Dir war aber nicht nur die Lesung wichtig, sondern auch der Dialog mit dem Autor und die Ausstellung der ARGE Kultur, oder?
Ja – darum stand – nach der Lesung – der Autor noch für Gespräche zur Verfügung und die Besucher hatten die Möglichkeit, die Ausstellung der ARGE Kultur über Stolpersteine und Demokratie im Bezirk Braunau zu besichtigen. Ludwig Laher gilt für mich als Experte auf diesem Gebiet, vor allem durch seine umfangreichen Recherchen für die Bücher.

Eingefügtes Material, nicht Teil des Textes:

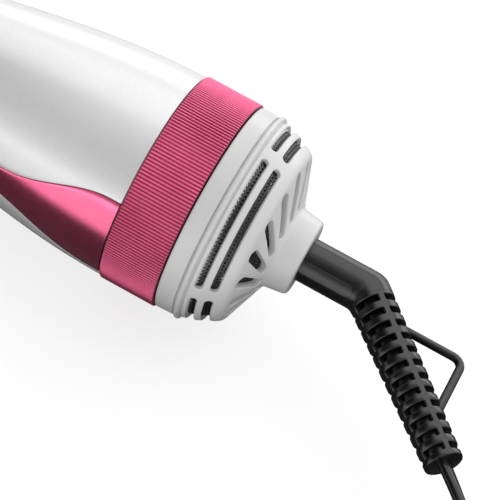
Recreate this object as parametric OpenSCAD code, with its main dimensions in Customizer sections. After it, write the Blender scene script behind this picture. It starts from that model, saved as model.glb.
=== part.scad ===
/* [Handle] */
// Radius of the ribbed selector ring, which is the widest round part
ring_r = 32; // [32:0.5:32]
// Length of the handle from the ring to the neck
handle_len = 168; // [168:1:176]
// Radius of the slim part of the handle
slim_r = 18.9; // [18.9:0.1:19.6]
// Distance over which the handle swells from the slim part to the ring
swell_len = 112; // [108:1:112]
// Wall of the handle shells
shell_wall = 2.2; // [2:0.1:2.4]

/* [Side inlay] */
// Half height that the inlay's wide foot adds at the ring
inlay_foot = 9.2; // [6:0.1:9.4]
// Half height of the inlay's long blade at the ring
inlay_blade = 5.6; // [4:0.1:5.8]
// Length of the inlay
inlay_len = 100; // [80:1:104]
// Thickness of the inlay
inlay_t = 1; // [0.8:0.1:1.1]

/* [Selector ring] */
// Length of the selector ring
ring_len = 17.3; // [17:0.1:17.3]

/* [Intake] */
// Number of swirled slots in the rear cone
cone_slots = 16; // [12:1:18]
// Width of a swirled slot
cone_slot_w = 3; // [2.4:0.1:3.2]
// Number of long slots in each flank row
flank_slots = 4; // [3:1:6]
// Angle of the bridge between two flank slots
flank_bridge = 8; // [6:0.5:12]

/* [Swivel] */
// Radius of the swivel stub
stub_r = 6.55; // [6.4:0.05:6.55]
// Distance from the ring's front edge to the elbow
elbow_x = 67.9; // [64:0.1:70]
// Angle of the elbow
elbow_angle = 45; // [45:1:45]
// Length of the ribbed strain relief
boot_len = 52.9; // [52.9:0.1:52.9]
// Number of slots in the strain relief
boot_slots = 12; // [8:1:12]

/* [Cord] */
// Width of the flat twin cord
cord_w = 5.6; // [5.6:0.1:5.6]
// Thickness of the flat twin cord
cord_t = 3.2; // [3.2:0.1:3.2]

/* [Brush head] */
// Half width of the oval barrel
oval_w = 31; // [30:0.5:31]
// Half thickness of the oval barrel
oval_t = 19.5; // [19:0.5:20]
// Length of the barrel
barrel_len = 108; // [108:1:108]
// Pins in each row
pins_per_row = 14; // [8:1:14]
// Tufts along each side
tufts_per_row = 14; // [8:1:14]

/* [Hidden] */

// Every part is drawn with x counted from the ring's front edge along the handle's axis.
// The brush lies on its ring and its pin tips, so the axis is one ring radius up.
head_len = 142;
elbow_dir = [cos(elbow_angle), -sin(elbow_angle), 0];
arm_len = 3.6;
boot_end = arm_len + boot_len;
boot_tip_r = 5.45;
boot_root_r = 6.4;
slot_pitch = 4.35;
slot_w = 1.9;
slots_from = 4.9;
flange_r = 9.2;
flange_x = [35.9, 37.7];
cord_bore = 3;
loop_r = 1.25;
loop_y = -5.5;
loop_x = [81.6, 100.1];
loop_drop = 19.2;
rear_x = elbow_x + boot_end*cos(elbow_angle) + boot_tip_r*sin(elbow_angle);
front_x = -handle_len - head_len;
origin_x = -(rear_x + front_x)/2;

// Handle
flare_r = 2.1;
bulb_r = 12.55;
shell_steps = 24;
seam_fit = 0.02;
frame_r = 28.84;
frame_bore = 27;
land_len = 8;

// Intake
band_x0 = 17.6;
band_x1 = 25.7;
hub_x1 = 48.2;
bore_fit = 0.05;
slot_rows = [[26.8, 29.05], [30.9, 33.1]];
slot_outer = 24.6;
slot_inner = 13.6;
slot_shift = 25;
first_slot = 10;

// Selector
carrier_r = 30.18;
lug_x0 = 5;
lug_x1 = 11;
lug_half = 6;
// where the lug rests, counted from the top toward -Y; it turns to larger angles
lug_angle = 135;
selector_travel = 90;
pad_step = 30;

// Motor and fan
motor_x0 = -52;
motor_x1 = -19;
can_r = 14;
shaft_r = 1.5;
vanes = 7;
blades = 9;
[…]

Und es ist natürlich toll, wenn man jemanden wie ihn zu einer Lesung einladen kann.
Was war für dich die wichtigste Erkenntnis aus dem Abend oder ein besonderer Moment?
Am Abend der Lesung war ein Herr anwesend, der einen der im Buch porträtierten Menschen noch kannte. Gerade diese Nähe zu den Menschen und der Region hat mir gezeigt, wie nah all diese Ereignisse waren und wie sehr die Menschen in unserer Region darunter gelitten haben. Sich das immer wieder bewusst zu machen und sich kritisch damit auseinander zu setzen, ist meiner Meinung nach ein wichtiger Teil, den wir als Gesellschaft nicht vergessen dürfen. Gerade jetzt, wo immer mehr Zeitzeugen sterben, ist es wichtig, ihre Erinnerungen nicht in Vergessenheit geraten zu lassen. Denn es liegt auch in unser aller Verantwortung, dass so etwas nie wieder passiert.

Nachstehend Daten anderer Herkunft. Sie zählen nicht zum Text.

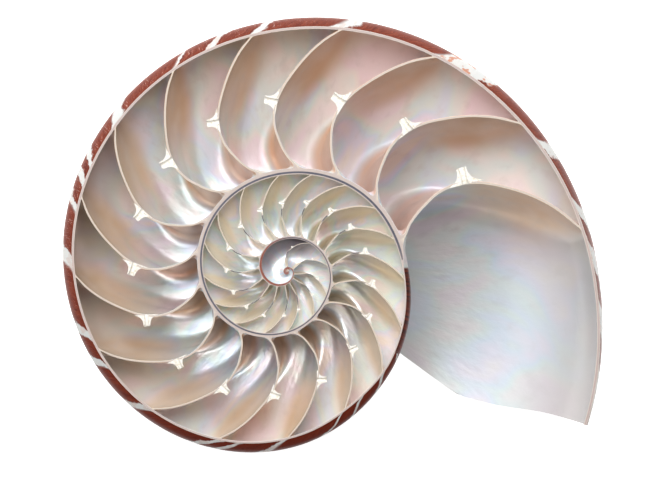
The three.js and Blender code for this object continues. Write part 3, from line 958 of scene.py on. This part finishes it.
# %% Sawn edge
sawn = Finish("sawn_edge")
wall, septum, turn = sawn.kept("wall", "septum", "turn")
grain = sawn.noise(sawn.place(), 700, 3)
lilac = sawn.mix(grain, colour(184, 160, 152), colour(178, 164, 166))
cream = colour(212, 200, 182)
edge = septum.math("ABSOLUTE").ramp(0.15, 0.7)
outer_edge = (wall + 0.5).math("ABSOLUTE").ramp(0.2, 0.42) * (1 - wall.ramp(-0.02, 0.02))
on_last_wall = 1 - wall.ramp(-0.05, 0.0)
ink = wall.ramp(0.36, 0.42) * (1 - wall.ramp(0.58, 0.66)) * turn.ramp(330, 380)
ink_colour = sawn.mix(turn.ramp(790, 860), sawn.mix(grain, colour(52, 56, 72), colour(84, 80, 92)),
                      colour(126, 56, 34))
rust = turn.ramp(790, 870) * (1 - edge) * 0.85
surface = sawn.layers(
    lilac, (0.5, colour(196, 184, 172)), (on_last_wall, lilac), (edge, cream), (outer_edge * 0.8, cream),
    (ink.math("MAXIMUM", rust), ink_colour))
sawn.bump(grain, 0.0001)
sawn.wear(Base_Color=surface, Roughness=0.36 + grain * 0.16)
print("sawn edge nodes", len(sawn.tree.nodes))

# %% [markdown]
# ## Chalk on the necks
# The necks are softer and whiter than the septa, and their cut edges crumble. A fine noise
# does for both the crumbs of colour and the small relief.

# %% Chalky necks
chalk = Finish("neck_chalk")
crumbs = chalk.noise(chalk.place(), 1600, 3, 0.6)
chalk.bump(crumbs, 0.00012)
chalk.wear(Base_Color=chalk.mix(crumbs.ramp(0.3, 0.5), colour(216, 204, 178), colour(238, 234, 226)),
           Roughness=0.3 + crumbs * 0.2)
print("chalk nodes", len(chalk.tree.nodes))

# %% [markdown]
# ## Dressing the mesh
# Each face already has the number of its finish, so the finishes only need to go into the
# mesh's slots in that order: outside, inside, sawn, chalk.

# %% Give each face its finish
finishes = [finish.material for finish in (flame, nacre, sawn, chalk)]
for material in finishes:
    mesh.materials.append(material)
print("finishes", [material.name for material in mesh.materials])

# %% [markdown]
# ## Siphon necks
# A living cord, the siphon, ran through all the septa. Round it each septum turns back into
# a short chalky tube, which the saw has split, so a half pipe stands on every septum. One
# neck is a circle, extruded and scaled ring by ring and cut in half. The bore is a second
# turned solid, cut out of necks and septa together, so they stay one piece with the shell.

# %% One neck and one bore
NECK_PLACE = 0.675
NECK_OUTSIDE = [(0.056, -0.004), (0.044, 0.001), (0.0335, 0.006), (0.0262, 0.012), (0.0212, 0.019),
                (0.018, 0.027), (0.0158, 0.036), (0.0162, 0.043), (0.0138, 0.048)]
NECK_BORE = [(0.0145, -0.020), (0.0108, -0.004), (0.0098, 0.010), (0.0094, 0.022), (0.0096, 0.032),
             (0.0112, 0.042), (0.0132, 0.060)]
NECK_SIDES, BORE_SIDES = 28, 20


def turned(name, profile, sides):
    """A closed solid of revolution about local Z, made by extruding and scaling a disc."""
    bpy.ops.object.select_all(action="DESELECT")
    bpy.ops.mesh.primitive_circle_add(
        vertices=sides, radius=profile[0][0], fill_type="NGON", location=(0, 0, profile[0][1]))
    made = bpy.context.object
    made.name = name
    bpy.ops.object.transform_apply(location=True)
    bpy.ops.object.mode_set(mode="EDIT")
    bpy.ops.mesh.select_all(action="SELECT")
    for (r0, y0), (r1, y1) in zip(profile, profile[1:]):
        bpy.ops.mesh.extrude_region_move(TRANSFORM_OT_translate={"value": (0, 0, y1 - y0)})
        bpy.ops.transform.resize(value=(r1 / r0, r1 / r0, 1), center_override=(0, 0, y1))
    bpy.ops.mesh.select_all(action="SELECT")
    bpy.ops.mesh.normals_make_consistent(inside=False)
    bpy.ops.object.mode_set(mode="OBJECT")
    return made


one_neck = turned("one_neck", NECK_OUTSIDE, NECK_SIDES)
bpy.ops.object.mode_set(mode="EDIT")
bpy.ops.mesh.select_all(action="SELECT")
bpy.ops.mesh.bisect(plane_co=(0, 0, 0), plane_no=(0, 1, 0), clear_outer=True, use_fill=True)
bpy.ops.object.mode_set(mode="OBJECT")
one_bore = turned("one_bore", NECK_BORE, BORE_SIDES)
print("neck faces", len(one_neck.data.polygons), "bore faces", len(one_bore.data.polygons))

# %% [markdown]
# ## A neck on every septum
# Each copy is moved to its own septum, tilted with its slope and scaled to the coil there. The
# noise that roughens its lip depends only on the place, so every run gives the same chips.

# %% Where a neck goes
NECK_LEAN = 0.22
NECK_BACK = 15
SIZE_SPREAD, SPREAD_STEP = 0.06, 1.7


def neck_place(ventral):
    """Matrix that takes the neck model to its septum, in the coil frame in millimetres."""
    radius = NECK_PLACE * edge_radius(ventral + NECK_BACK)
    turn = float(septum_turn(ventral, radius, 0 * radius))
    step = 0.02 * radius
    slope = math.radians(float(septum_turn(ventral, radius + step, 0 * radius)) - turn) / step
    angle = math.radians(turn)
    outward = Vector((math.cos(angle), math.sin(angle), 0))
    back = Vector((-math.sin(angle), math.cos(angle), 0))
    axis = (back - outward * (slope * radius + NECK_LEAN)).normalized()
    up = Vector((0, 0, 1))
    turning = Matrix((up.cross(axis), up, axis)).transposed().to_4x4()
    size = float(edge_radius(ventral)) * (1 + SIZE_SPREAD * math.sin(ventral * SPREAD_STEP))
    return Matrix.Translation(outward * radius) @ turning @ Matrix.Scale(size, 4)


print("first neck at mm", [round(v, 1) for v in neck_place(SEPTUM_TURNS[0]).translation])

# %% Copy, crumble and join
CHIP_START, CHIP_LENGTH = 0.03, 0.02
CHIP_FINENESS, CHIP_SIZE = 130, 0.0042
ON_THE_CUT = 1e-7


def crumble(point, ventral):
    """Breaks up the thin lip of a neck, where the chalk has worn and chipped."""
    tip = min(1, max(0, (point.z - CHIP_START) / CHIP_LENGTH))
    rough = noise.noise_vector(point * CHIP_FINENESS + Vector((ventral, 0, 0)))
    return point + rough * CHIP_SIZE * tip


def all_over(name, model, worn):
    """Copies a model to every septum and joins the copies into one object."""
    work = bmesh.new()
    for ventral in SEPTUM_TURNS:
        place = neck_place(ventral)
        first = len(work.verts)
        work.from_mesh(model.data)
        work.verts.ensure_lookup_table()
        for vert in work.verts[first:]:
            point = crumble(vert.co, ventral) if worn else vert.co
            if worn and abs(vert.co.y) < ON_THE_CUT:
                point.y = 0
            vert.co = coil_centre + lean @ (place @ point) * MM
    mesh = bpy.data.meshes.new(name)
    work.to_mesh(mesh)
    work.free()
    for material in finishes:
        mesh.materials.append(material)
    mesh.polygons.foreach_set("material_index", [CHALK] * len(mesh.polygons))
    made = bpy.data.objects.new(name, mesh)
    bpy.context.scene.collection.objects.link(made)
    return made


necks = all_over("necks", one_neck, True)
bores = all_over("bores", one_bore, False)
for model in (one_neck, one_bore):
    bpy.data.objects.remove(model)
print("necks", len(SEPTUM_TURNS), "faces", len(necks.data.polygons))

# %% Join the necks and cut their bores
for tool, operation in ((necks, "UNION"), (bores, "DIFFERENCE")):
    bpy.ops.object.select_all(action="DESELECT")
    shell.select_set(True)
    bpy.context.view_layer.objects.active = shell
    cut = shell.modifiers.new(operation.lower(), "BOOLEAN")
    cut.solver = "MANIFOLD"
    cut.operation = operation
    cut.object = tool
    bpy.ops.object.modifier_apply(modifier=cut.name)
    bpy.data.objects.remove(tool)
    print(operation, "leaves", sum(len(p.vertices) - 2 for p in shell.data.polygons), "triangles")

# %% Clear the slivers that the cuts leave
SLIVER = 1e-6
mesh = shell.data
work = bmesh.new()
work.from_mesh(mesh)
bmesh.ops.remove_doubles(work, verts=work.verts, dist=SLIVER)
bmesh.ops.dissolve_degenerate(work, edges=work.edges, dist=SLIVER)
print("open edges after cleaning", sum(len(e.link_faces) != 2 for e in work.edges))
work.to_mesh(mesh)
work.free()
print("triangles", sum(len(p.vertices) - 2 for p in mesh.polygons))

# %% Stand in for the packed solid
SMOOTH_BELOW_DEG = 38
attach(shell, "root")
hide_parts("shell_half")
bpy.ops.object.select_all(action="DESELECT")
shell.select_set(True)
bpy.context.view_layer.objects.active = shell
bpy.ops.object.shade_smooth_by_angle(angle=math.radians(SMOOTH_BELOW_DEG))
print("faces of each finish", np.bincount([p.material_index for p in mesh.polygons]).tolist())

# %% [markdown]
# ## The camera
# The photograph looks straight down on the sawn face from far away, so the camera stands along
# the face's normal with a long lens, which keeps a slight perspective into the chambers.

# %% Camera
AIM_MM = (10.7, 8.3, 0)
VIEW_WIDTH = 0.1831
LENS = 200
aim = coil_centre + lean @ Vector(AIM_MM) * MM
camera_data = bpy.data.cameras.new("camera")
camera_data.lens = LENS
camera = bpy.data.objects.new("camera", camera_data)
bpy.context.scene.collection.objects.link(camera)
distance = VIEW_WIDTH * camera_data.lens / camera_data.sensor_width
camera.matrix_world = Matrix.Translation(aim + face_normal * distance) @ lean.to_4x4()
bpy.context.scene.camera = camera
print("camera distance m", round(distance, 3))

# %% [markdown]
# ## The floor
# The shell lies on plain white paper with almost no shadow. The paper glows a little, as a lit
# table does, which keeps it evenly white.

# %% Floor
FLOOR_SIZE = 4
bpy.ops.object.select_all(action="DESELECT")
bpy.ops.mesh.primitive_plane_add(size=FLOOR_SIZE, location=(0, 0, 0))
floor = bpy.context.object
floor.name = "floor"
paper = Finish("paper", Base_Color=(0.85, 0.85, 0.85, 1), Roughness=0.9, Emission_Color=(1, 1, 1, 1),
               Emission_Strength=0.8)
floor.data.materials.append(paper.material)
print("floor", [round(v, 2) for v in floor.dimensions])

# %% [markdown]
# ## The light
# One large soft lamp high beyond the top of the picture gives the satin highlights, and a pale world
# fills the shadows. More lamps would put a second highlight into every chamber.

# %% Light
LAMP_PLACE = Vector((-0.2, 0.61, 0.77))
LAMP_TARGET = Vector((0, 0, 0.02))
LAMP_SIZE = 0.8
LAMP_POWER = 13.5
WORLD_STRENGTH = 0.27
lamp_data = bpy.data.lights.new("sky_light", "AREA")
lamp_data.size = LAMP_SIZE
lamp_data.energy = LAMP_POWER
lamp = bpy.data.objects.new("sky_light", lamp_data)
bpy.context.scene.collection.objects.link(lamp)
lamp.location = LAMP_PLACE
lamp.rotation_euler = (LAMP_TARGET - LAMP_PLACE).to_track_quat("-Z", "Y").to_euler()
world = bpy.data.worlds.new("studio")
world.use_nodes = True
world.node_tree.nodes["Background"].inputs["Color"].default_value = (1, 1, 1, 1)
world.node_tree.nodes["Background"].inputs["Strength"].default_value = WORLD_STRENGTH
bpy.context.scene.world = world
bpy.context.scene.view_settings.view_transform = "Standard"
print("lamp distance m", round((LAMP_TARGET - LAMP_PLACE).length, 2))

# %% [markdown]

Warst Du zufrieden mit dem Besuch und der Resonanz?
Ja, auf jeden Fall. Es hat mich sehr gefreut, dass wir mit dem Thema so viele Menschen angesprochen haben und auch das Feedback danach so positiv war. Wir hatten auch einen Büchertisch von Thalia Mattighofen vor Ort und das Buch „Schauplatzwunden“ war am Ende der Veranstaltung ausverkauft. Ich denke, das spricht für sich. Der Wunsch der Bevölkerung nach solchen Veranstaltungen ist offensichtlich da und wir werden auch weiterhin versuchen, hier Akzente zu setzen.
Danke für das Gespräch und Dein Engagement in der Sache, Ines!
Nach der Veranstaltung wurde noch viel diskutiert und so gab es auch die Möglichkeit zum Austausch und die Chance die „Stolpersteine“ auch noch in Ruhe zu betrachten. Ein rundum gelungener Kultur- und Gesprächsabend also, wie uns die Besucher bestätigten. Wir gratulieren allen die das organisiert und auf die Beine gestellt haben.